IBRS technology advisor, Dr Kevin McIsaac, believes that public cloud provider service levels - excluding managed services hosted at home by the likes of Melbourne IT, Optus and Telstra - are not yet up to the task of managing business-critical applications. 

"These are basic services which do not guarantee robust service levels, and are best suited for non-critical, workloads with highly variable capacity demands, like test and dev or large data manipulation," he told iTnews

According to McIsaac, businesses can for the most part deliver computing cheaper on their own. 

Using Amazon's highest end "High-Memory Quadruple Extra Large Instance" (running Unix/Linux) would, according to McIsaac's estimates, cost $69,120 over a four-year period to run -- assuming 100 percent utilisation. 

Although the cost would fall if it were an Amazon "reserved" instance, the on-demand pricing could equate to double the cost of running a comparable system in-house, McIsaac said.

"If you went to Dell you can get a a 2x4-core CPU system, with this much memory [68.4GB] and internal disk [1.69 TB] for AU$10,000 to AU$15,000," he said. 

"Over four years the power cost and data centre space might be another AU$20,000. VMware [licensing] would be a big cost, but if this is for a database, you might not bother.
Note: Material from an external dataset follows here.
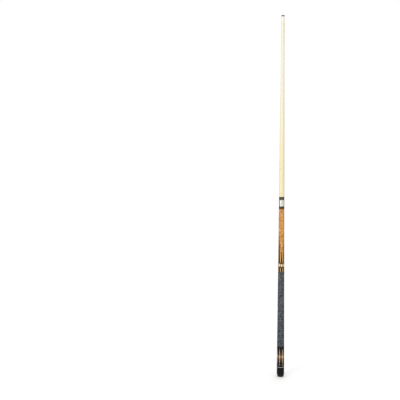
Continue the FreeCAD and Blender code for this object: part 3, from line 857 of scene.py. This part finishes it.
def linen_thread():
    """Pressed linen thread, dark with pale flecks: each thread is speckled along its length."""
    look = Look("speckled_linen")
    thread = look.node("ShaderNodeAttribute", attribute_name="thread").outputs["Vector"]
    along, turn, across = look.node("ShaderNodeSeparateXYZ", {"Vector": thread}).outputs
    whole = look.calc("FLOOR", turn)

    def dashes(per_m, turn_step, third, **kw):
        """Noise along the thread, in its own place on each turn."""
        point = look.join(look.mul(along, per_m), look.mul(whole, turn_step), third)
        return look.noise(point, **kw)

    # flecks: dashes with frayed ends, thicker in patches
    patch = look.grain(across=210, along=190, rough=0.6)
    fleck = dashes(300.0, turn_step=3.71, third=look.mul(across, 0.35), detail=3.0, rough=0.65)
    fleck = look.add(fleck, look.mul(look.sub(patch, 0.5), 0.34))
    fleck = look.ease(fleck, span=(0.53, 0.60))
    pale = dashes(240.0, turn_step=1.93, third=4.0)
    pale = look.ramp(pale, (0.3, "787c80"), (0.55, "9c9fa0"), (0.75, "c6c5bf"))
    ground = dashes(420.0, turn_step=7.1, third=1.0)
    ground = look.ramp(ground, (0.3, "1f232a"), (0.6, "32373f"), (0.8, "4b5058"))
    col = look.mix(ground, pale, by=fleck)
    # twisted strands: fine slanting lines over each thread, with painted shade in the grooves
    # between the strands
    slant = look.weighted((along, 2600.0), (across, 5.5))
    strand = look.fit(look.calc("SINE", look.mul(slant, 2.2)), span=(-1.0, 1.0))
    fuzz = look.grain(across=3200, along=3200, rough=0.6)
    # painted shade: up to a quarter darker, towards near-black, in the low grooves between strands
    col = look.mix(col, "0b0b0c", by=look.fit(strand, span=(0.0, 0.5), to=(0.25, 0.0)))
    height = look.weighted((strand, 0.6), (fuzz, 0.5))
    look.set(
        Base_Color=col,
        Roughness=0.75,
        Specular_IOR_Level=0.12,
        Sheen_Weight=0.03,
        Sheen_Roughness=0.5,
        Normal=look.bump(height, strength=0.4, distance=0.00006),
    )
    return look.mat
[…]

So if you already run some infrastructure you could add this server for an incremental four year cost of AU$35,000."

Other costs such as staffing, disaster and backup facilities would already be in place for existing operations and would not change significantly, he said. 

"The bottom line is, if you need the server for most of that four years, it is probably cheaper to just buy and rack up a server. On the other hand, if you are only using it for one to two years, EC2 might be a great solution," he said.

"IT organisations should look for specific cases where the public cloud has a natural competitive advantage: highly variable demand, organisations that lack sufficient scale or new projects with very different infrastructure requirements."

Queensland-based enterprise IT analyst Sam Higgins countered that in-house service levels are often worse than what the on-demand cloud provider can deliver. 

"Cloud services are certainly fit for the enterprise from a strategic perspective - keeping in mind that many organisations don't house their servers in appropriately secure environments, with little to no disaster recovery," said Sam Higgins, director for technology for analyst firm Longhaus. 

But Higgins conceded that cloud providers did have service shortcomings, in particular when it came to management. 

"Take Amazon for example, they have really only added management capability in the last 12-18 months with features such as Amazon Virtual Private Cloud (Amazon VPC)," he said. "Most entry level IaaS [Infrastructure as a service], even if built on vCloud (VMware) or other robust platforms often leave the true management of the environment on the buyer side."

With regards to the economics, Higgins expressed caution at comparing the cost of in-house provision with "fully utilised" services on the public cloud.

While he agreed that IaaS was best suited to short term requirements such as specialised marketing campaigns, test and dev or new system rollouts, comparing on-demand at full utilisation was a "dangerous" way to make the comparison, he said.

"You only get charged for the resources you use on a very small metric, like hourly," he said. "If the offering is truly cloud, which Amazon certainly is, then you're unlikely to ever pay the type of dollars you're suggesting. Why? Because you'll never actually run a server at full memory, storage and capacity ever hour of every day."

An adequate estimate would be 50 percent, according to Higgins, and on this basis on-demand would be a lot cheaper than running five servers for three years. He estimated the in-house cost (at $4,000 per server) to be around $17,000. 

"Take an entry level Amazon box at Windows $0.12 and Linux $0.095 (from Amazon's Singapore data centre), then you'll get an annual cost of $1051.20 and $832.20 respectively. Compared with $17,000 this is pretty compelling." 

"Even if you have to add the additional management overhead and still have warm bodies managing the environment, it would take some effort to chew through almost $14,000 of savings per server."